Cement imports from Mexico
US contractors and readymix producers in the US have been complaining about a shortage of cement for the past two years. Mexico has an excess capacity of more than8Mt, but a 55 per cent tariff on cement imported from America’s neighbor to the south has effectively kept the product out (says Asian Fortune magazine). Negotiations to do away with the tariff have been going on since 2000, when the Bush administration made it a priority to settle the issue. But although the stakes are relatively small compared with the US-Canadian war over tariffs on softwood lumber--about US$500m has been collected from Mexican exporters, compared with US$4 billion in lumber levies--the cement dispute has proved both intractable and harmful to cross-border relations. As Mexican trade official Hector Marquez puts it: "This issue has created a lot of problems."
The two sides are still far apart. Both countries agree that a three-year quota on cement exports is an acceptable compromise. But the US wants to maintain the right to reinstate a tariff if dumping resumes, and Mexico doesn’t want that. There’s also money at stake. Under a US law called the Byrd Amendment, all fees that have been collected by US Customs since 1990 will go to the injured party--in this case, the coalition that initiated the action, the Southern Tier--once legal challenges are settled. (There are currently ten investigations pending under the North American Free Trade Agreement and one case before the World Trade Organization.) Mexico wants at least some of the money returned to its cement manufacturers.

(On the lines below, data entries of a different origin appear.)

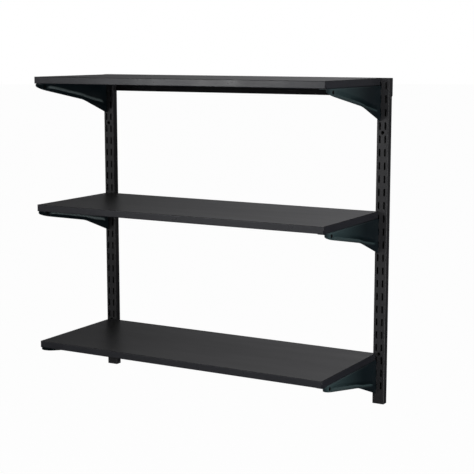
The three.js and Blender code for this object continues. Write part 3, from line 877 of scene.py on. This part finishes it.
def powder_coat(name, light, dark, worn, rough, specular=0.4, inside_shade=None, painted_light_marks=None):
    """Satin powder coat: orange-peel skin, cloudy gloss, thin spots on cut edges and a little settled dust.
    The insides' colour is painted shade, near black, on the tube's inner skin and its cut edges' walls, and
    the last argument adds a piece's painted highlights and painted shade."""
    shader = Shader(name, specular=specular)
    clouds = shader.noise(9, 4)
    colour = shader.mix(shader.spread(clouds, 0.3, 0.7), dark, light)
    chips = shader.spread(shader.noise(70, 4), 0.5, 0.62)
    thin = shader.maths("MULTIPLY", shader.attribute("edge"), chips)
    colour = shader.mix(thin, colour, worn)
    specks = shader.spread(shader.noise(420, 2), 0.6, 0.72, 0.0, 0.5)
    # a piece's painted highlights and painted shade go on here
    if painted_light_marks:
        colour = painted_light_marks(shader, colour, clouds)
    settled = shader.maths("MULTIPLY", shader.facing_up(), shader.maths("ADD", specks, 0.15))
    colour = shader.mix(settled, colour, DUST)
    gloss = shader.spread(shader.noise(28, 5, offset=(3, 1, 2)), 0.3, 0.7, rough - 0.06, rough + 0.07)
    gloss = shader.maths("SUBTRACT", gloss, shader.maths("MULTIPLY", thin, 0.12))
    if inside_shade:
        # painted shade on the inner skin and the cut edges' walls, with a duller gloss
        inside_shade_mask = shader.attribute("inside")
        colour = shader.mix(inside_shade_mask, colour, inside_shade)
        gloss = shader.maths("ADD", gloss, shader.maths("MULTIPLY", inside_shade_mask, 0.4))
    peel = shader.noise(650, 2, 0.5)
    grain = shader.noise(2600, 2, 0.6)
    height = shader.maths("ADD", peel, shader.maths("MULTIPLY", grain, 0.25))
    return shader.finish(colour, gloss, height, 0.35, 0.05 * MM)


def board_foil(name):
    """Black melamine foil: a fine pearl grain, soft wiping marks along the board and a few dust specks."""
    shader = Shader(name, specular=0.5)
    clouds = shader.noise(5, 4)
    colour = shader.mix(shader.spread(clouds, 0.3, 0.7),
                        rgb(0.0175, 0.0175, 0.018), rgb(0.024, 0.0238, 0.0245))
    print_grain = shader.spread(shader.noise(900, 2), 0.35, 0.65)
    colour = shader.mix(shader.maths("MULTIPLY", print_grain, 0.35), colour, rgb(0.034, 0.034, 0.035))
    specks = shader.spread(shader.cells(95), 0.045, 0.03)
    scatter = shader.spread(shader.noise(14, 2), 0.52, 0.6)
    dust = shader.maths("MULTIPLY", shader.maths("MULTIPLY", specks, scatter), shader.facing_up())
    colour = shader.mix(shader.maths("MULTIPLY", dust, 0.5), colour, rgb(0.16, 0.155, 0.15))
    wiping = shader.noise(11, 5, 0.6, stretch=(0.35, 2.6, 1))
    gloss = shader.spread(wiping, 0.3, 0.7, 0.40, 0.43)
    gloss = shader.maths("ADD", gloss, shader.maths("MULTIPLY", dust, 0.3))
    pearl = shader.cells(1100, "SMOOTH_F1")
    grain = shader.noise(2400, 2)
    height = shader.maths("ADD", pearl, shader.maths("MULTIPLY", grain, 0.4))
    return shader.finish(colour, gloss, height, 0.3, 0.04 * MM)


def edge_band(name):
    """Glossier plastic edging with faint scraper lines along its length, scuffs and dull scraped edges, whose
    rounded upper edges also carry a painted shade line.
    """
    shader = Shader(name, specular=0.5)
    clouds = shader.noise(7, 3)
    colour = shader.mix(shader.spread(clouds, 0.3, 0.7),
                        rgb(0.020, 0.021, 0.026), rgb(0.027, 0.028, 0.034))
    scuffs = shader.spread(shader.noise(60, 5, 0.7, stretch=(1, 1, 3)), 0.64, 0.72, 0.0, 0.5)
    colour = shader.mix(scuffs, colour, rgb(0.06, 0.06, 0.066))
    gloss = shader.spread(shader.noise(24, 4), 0.3, 0.7, 0.27, 0.36)
    gloss = shader.maths("ADD", gloss, shader.maths("MULTIPLY", scuffs, 0.25))
    # painted shade: the rounded upper edge darkened by its tilt, and made duller
    arris_shade_and_dullness = shader.maths("SUBTRACT", shader.facing(0.2, 0.5), shader.facing(0.93, 0.99))
    colour = shader.mix(arris_shade_and_dullness, colour, rgb(0.003, 0.003, 0.004))
    gloss = shader.maths("ADD", gloss, shader.maths("MULTIPLY", arris_shade_and_dullness, 0.45))
    lines = shader.noise(1200, 3, 0.6, stretch=(0.03, 0.03, 1))
    grain = shader.noise(1500, 2)
    height = shader.maths("ADD", lines, shader.maths("MULTIPLY", grain, 0.3))
    return shader.finish(colour, gloss, height, 0.25, 0.03 * MM)


def black_screw(name):
    """Black-passivated steel with brighter rubbed spots."""
    shader = Shader(name, metallic=0.85, specular=0.5)
    rubbed_and_highlight = shader.spread(shader.noise(900, 3), 0.5, 0.66)
    colour = shader.mix(rubbed_and_highlight, rgb(0.03, 0.03, 0.032), rgb(0.11, 0.11, 0.115))
    gloss = shader.spread(shader.noise(600, 3), 0.3, 0.7, 0.3, 0.48)
    return shader.finish(colour, gloss, shader.noise(2500, 2), 0.2, 0.02 * MM)


def dull_plastic(name):
    """Matt black moulded plastic with a fine grain, kept near black and almost without sheen as painted shade
    for the nose hole.
    """
    shader = Shader(name, specular=0.08)
    clouds = shader.spread(shader.noise(400, 3), 0.3, 0.7)
    colour = shader.mix(clouds, rgb(0.003, 0.003, 0.003), rgb(0.006, 0.006, 0.0065))
    gloss = shader.spread(shader.noise(900, 3), 0.3, 0.7, 0.55, 0.7)
    return shader.finish(colour, gloss, shader.noise(3000, 2), 0.2, 0.02 * MM)


UPRIGHT_PAINT = powder_coat("upright_powder_coat", rgb(0.030, 0.030, 0.032), rgb(0.022, 0.022, 0.024),
                            rgb(0.060, 0.060, 0.062), 0.42, inside_shade=INSIDE_SHADE)
# painted shade: the rail's black coat is kept darker and duller than the uprights', for the shade under the
# top board
RAIL_PAINT_AND_SHADE = powder_coat("rail_powder_coat_and_shade", rgb(0.008, 0.008, 0.009), rgb(0.005, 0.005, 0.006),
                         rgb(0.030, 0.030, 0.032), 0.6, specular=0.12)
# the bracket coat carries painted sheen, painted shade and painted highlights on top of its paint
BRACKET_PAINT = powder_coat("bracket_powder_coat", rgb(0.007, 0.014, 0.018), rgb(0.004, 0.009, 0.012),
                            rgb(0.040, 0.054, 0.058), 0.38, painted_light_marks=bracket_painted_light)
BOARD_FOIL = board_foil("board_foil")
EDGE_BAND = edge_band("edge_band_plastic")
SCREW_FINISH = black_screw("screw_black_passivated")
PLUG_PLASTIC_AND_SHADE = dull_plastic("plug_plastic_and_hole_shade")


# ---- the pieces ----
def add_piece(node, mesh, material, body):
    """A finished piece in place of one CAD node."""
    mesh.materials.append(material)
    piece = bpy.data.objects.new(f"{node}_finished", mesh)
    bpy.context.scene.collection.objects.link(piece)
    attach(piece, body)
    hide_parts(node)
    return piece


def build_wall_frame():
    rail = rail_mesh("hang_rail_mesh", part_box("hang_rail"))
    add_piece("hang_rail", rail, RAIL_PAINT_AND_SHADE, "wall_frame")
    for side in HANDS:
        node = f"upright_{side}"
        add_piece(node, upright_mesh(f"{node}_mesh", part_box(node)), UPRIGHT_PAINT, "wall_frame")


def build_shelf(level):
    body = f"{level}_shelf"
    for side in HANDS:
        places = []
        for where in ("front", "rear"):
            node = f"{level}_screw_{side}_{where}"
            low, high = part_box(node)
            places.append(((low.x + high.x) / 2, (low.y + high.y) / 2))
            add_piece(node, screw_mesh(f"{node}_mesh", (low, high)), SCREW_FINISH, body)
        node = f"{level}_bracket_{side}"
        mesh = Bracket(level, side).mesh(f"{node}_mesh", places)
        add_piece(node, mesh, BRACKET_PAINT, body)
        node = f"{level}_nose_plug_{side}"
        add_piece(node, plug_mesh(f"{node}_mesh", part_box(node), HANDS[side]), PLUG_PLASTIC_AND_SHADE, body)
    for where, axis, sense in (("front", 1, -1), ("back", 1, 1), ("left", 0, -1), ("right", 0, 1)):
        node = f"{level}_{where}_band"
        mesh = band_mesh(f"{node}_mesh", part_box(node), axis, sense)
        piece = add_piece(node, mesh, EDGE_BAND, body)
        piece.modifiers.new("even_normals", "WEIGHTED_NORMAL")
    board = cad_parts[f"{level}_board"]
    for slot in board.material_slots:
        slot.material = BOARD_FOIL


build_wall_frame()
for level in LEVELS:
    build_shelf(level)


# ---- camera ----
VIEW_AZIMUTH = radians(29.61)       # how far the camera stands to the right of straight ahead
VIEW_PITCH = radians(8.72)          # how far it looks down
VIEW_DISTANCE = 3.094
AIM_OFFSET = Vector((0.060, 0.035, 0.006))   # from the middle of the CAD box
LENS = 94.54
SENSOR = 36


def add_camera():
    low, high = (Vector(corner) for corner in cad_box)
    camera = bpy.data.objects.new("camera", bpy.data.cameras.new("camera"))
    camera.data.lens = LENS
    camera.data.sensor_width = SENSOR
    camera.rotation_euler = (pi / 2 - VIEW_PITCH, 0, VIEW_AZIMUTH)
    level = cos(VIEW_PITCH)
    backward = Vector((sin(VIEW_AZIMUTH) * level, -cos(VIEW_AZIMUTH) * level, sin(VIEW_PITCH)))
    camera.location = (low + high) / 2 + AIM_OFFSET + backward * VIEW_DISTANCE
    bpy.context.scene.collection.objects.link(camera)
    bpy.context.scene.camera = camera


# ---- studio ----
def add_floor():
    """A plain pale floor, a metre under the shelving, which throws no light back at it."""
    low, _ = cad_box
    mesh = bpy.data.meshes.new("studio_floor")
    bm = bmesh.new()
    bmesh.ops.create_circle(bm, cap_ends=True, segments=96, radius=60)
    bm.to_mesh(mesh)
    bm.free()
    floor = bpy.data.objects.new("studio_floor", mesh)
    floor.location = (0, 0, low[2] - 1.0)
    material = bpy.data.materials.new("studio_floor")
    material.use_nodes = True
    shader = material.node_tree.nodes["Principled BSDF"]
    shader.inputs["Base Color"].default_value = rgb(0.02, 0.02, 0.02)
    shader.inputs["Roughness"].default_value = 0.9
    shader.inputs["Specular IOR Level"].default_value = 0.0
    shader.inputs["Emission Color"].default_value = rgb(1, 1, 1)
    shader.inputs["Emission Strength"].default_value = 0.98
    mesh.materials.append(material)
    floor.visible_glossy = False
    floor.visible_diffuse = False
    bpy.context.scene.collection.objects.link(floor)


def add_soft_light(name, place, aim, width, height, power):
    """A rectangular area light, turned to shine from its place towards its aim."""
    light = bpy.data.lights.new(name, "AREA")
    light.shape = "RECTANGLE"
    light.size = width
    light.size_y = height
    light.energy = power
    lamp = bpy.data.objects.new(name, light)
    lamp.location = place
    lamp.rotation_euler = (Vector(aim) - Vector(place)).to_track_quat("-Z", "Y").to_euler()
    lamp.visible_camera = False
    bpy.context.scene.collection.objects.link(lamp)


# The room's brightness by direction: colours over its Z component, multiplied by greys over its X component.
ROOM_HEIGHTS = [(-0.16, rgb(0.01, 0.01, 0.012)), (0.02, rgb(0.25, 0.25, 0.26)), (0.12, rgb(0.42, 0.42, 0.43)),
                (0.25, rgb(0.32, 0.32, 0.33)), (0.5, rgb(0.06, 0.06, 0.063))]
ROOM_SIDES = [(-0.66, rgb(0, 0, 0)), (-0.45, rgb(0.75, 0.75, 0.75)), (-0.33, rgb(1, 1, 1)),
              (0, rgb(0.2, 0.2, 0.2))]
ROOM_STRENGTH = 2.0


def set_world():
    """White where the camera looks past the object; for light and reflections a dim room, brightest a little
    above level and left of the middle."""
    world = bpy.data.worlds.new("studio")
    bpy.context.scene.world = world
    world.use_nodes = True
    nodes, links = world.node_tree.nodes, world.node_tree.links
    seen = nodes["Background"]
    seen.inputs["Color"].default_value = rgb(1, 1, 1)
    room = nodes.new("ShaderNodeBackground")
    direction = nodes.new("ShaderNodeTexCoord")
    separate = nodes.new("ShaderNodeSeparateXYZ")
    links.new(direction.outputs["Generated"], separate.inputs["Vector"])

    def ramp_along(axis, stops):
        """A colour ramp over the direction's component on an axis, -1 to 1; stops are (component, colour)."""
        lift = nodes.new("ShaderNodeMapRange")
        lift.inputs["From Min"].default_value = -1
        links.new(separate.outputs[axis], lift.inputs["Value"])
        ramp_node = nodes.new("ShaderNodeValToRGB")
        elements = ramp_node.color_ramp.elements
        for component, colour in stops:
            elements.new((component + 1) / 2).color = colour
        elements.remove(elements[0])
        elements.remove(elements[-1])
        links.new(lift.outputs["Result"], ramp_node.inputs["Fac"])
        return ramp_node.outputs["Color"]

    strength = nodes.new("ShaderNodeMath")
    strength.operation = "MULTIPLY"
    strength.inputs[1].default_value = ROOM_STRENGTH
    links.new(ramp_along("X", ROOM_SIDES), strength.inputs[0])
    links.new(ramp_along("Z", ROOM_HEIGHTS), room.inputs["Color"])
    links.new(strength.outputs["Value"], room.inputs["Strength"])
    path = nodes.new("ShaderNodeLightPath")
    mix = nodes.new("ShaderNodeMixShader")
    links.new(path.outputs["Is Camera Ray"], mix.inputs["Fac"])
    links.new(room.outputs["Background"], mix.inputs[1])
    links.new(seen.outputs["Background"], mix.inputs[2])
    links.new(mix.outputs["Shader"], nodes["World Output"].inputs["Surface"])


add_camera()
add_floor()
set_world()
add_soft_light("front_left_softbox", (-1.14, -2.4, 0.25), (0, -0.3, -0.1), 0.5, 0.7, 10)
add_soft_light("front_fill", (-1.2, -3.0, -0.6), (0, -0.3, -0.35), 1.6, 1.6, 4.6)
add_soft_light("overhead_softbox", (0.2, -0.9, 2.2), (0, -0.2, -0.4), 2.4, 1.6, 36)
add_soft_light("right_softbox", (2.4, -0.9, -1.0), (0, -0.2, -0.5), 1.6, 1.8, 22)
add_soft_light("right_front_strip", (0.85, -0.75, -0.33), (0.39, -0.28, -0.35), 0.15, 1.1, 2.2)
bpy.context.scene.view_settings.view_transform = "Standard"
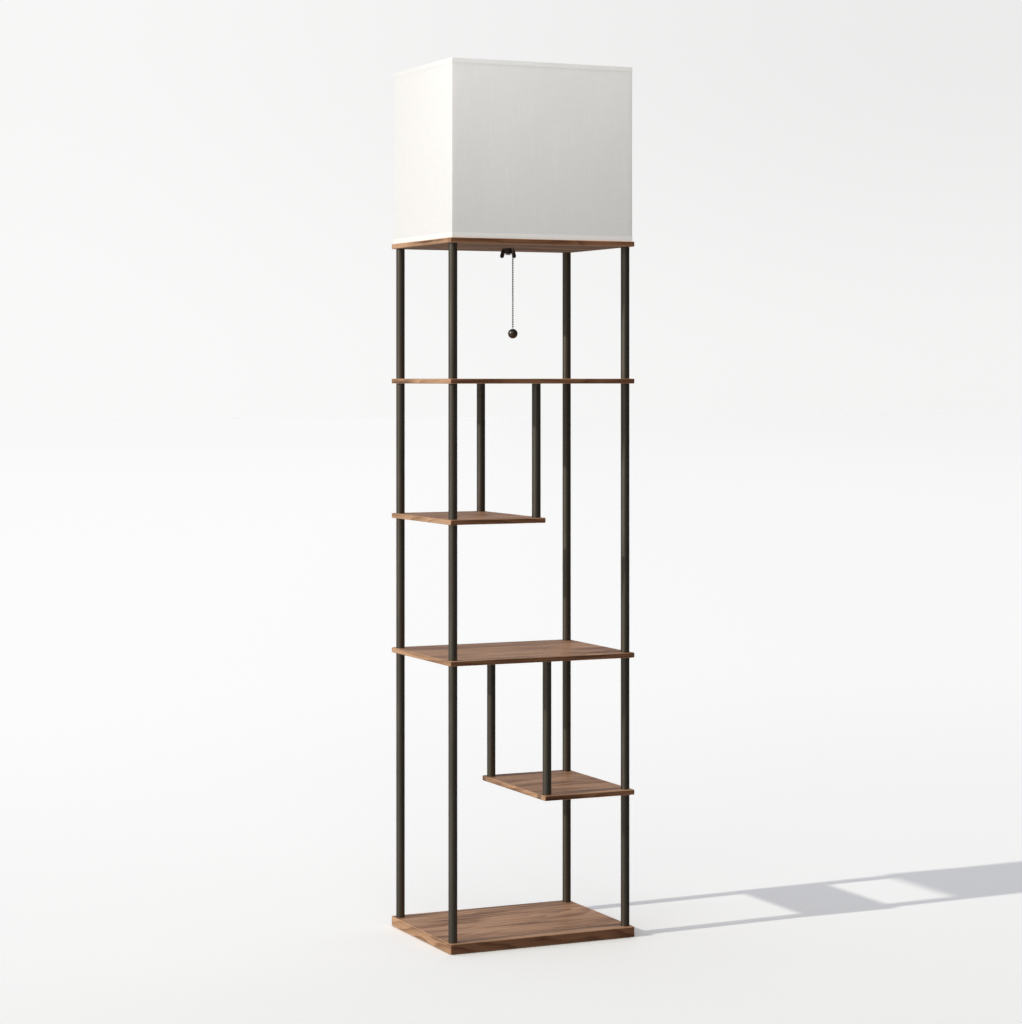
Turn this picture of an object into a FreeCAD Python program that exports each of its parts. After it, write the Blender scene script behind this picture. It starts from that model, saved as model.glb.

All that could change if the Southern Tier drops its complaint. Cemex argues that the association should no longer fear its exports. Company executives say that the 2000 purchase of Southdown, the Southern Tier’s largest member, gives it a stake in the US market. "We would do nothing to harm ourselves," says Gilberto Perez, president of Cemex’s US subsidiary, which is no longer a member of the Southern Tier.
But Joseph Dorn, Southern Tier’s lawyer, isn’t convinced that conditions have changed that much. Yes, cement is in short supply, he says, but only in a few isolated regions, all of which could get plenty of imports from other countries at fair prices. And Mexico , he says, isn’t an open market. Cemex, he argues, has an untouchable monopoly in northern Mexico, and no foreign company can realistically enter the market. Perez points out that Mexico has no tariffs or quotas on cement from foreign countries but says, "We are fierce competitors. We are not going to welcome with open arms everybody into Mexico."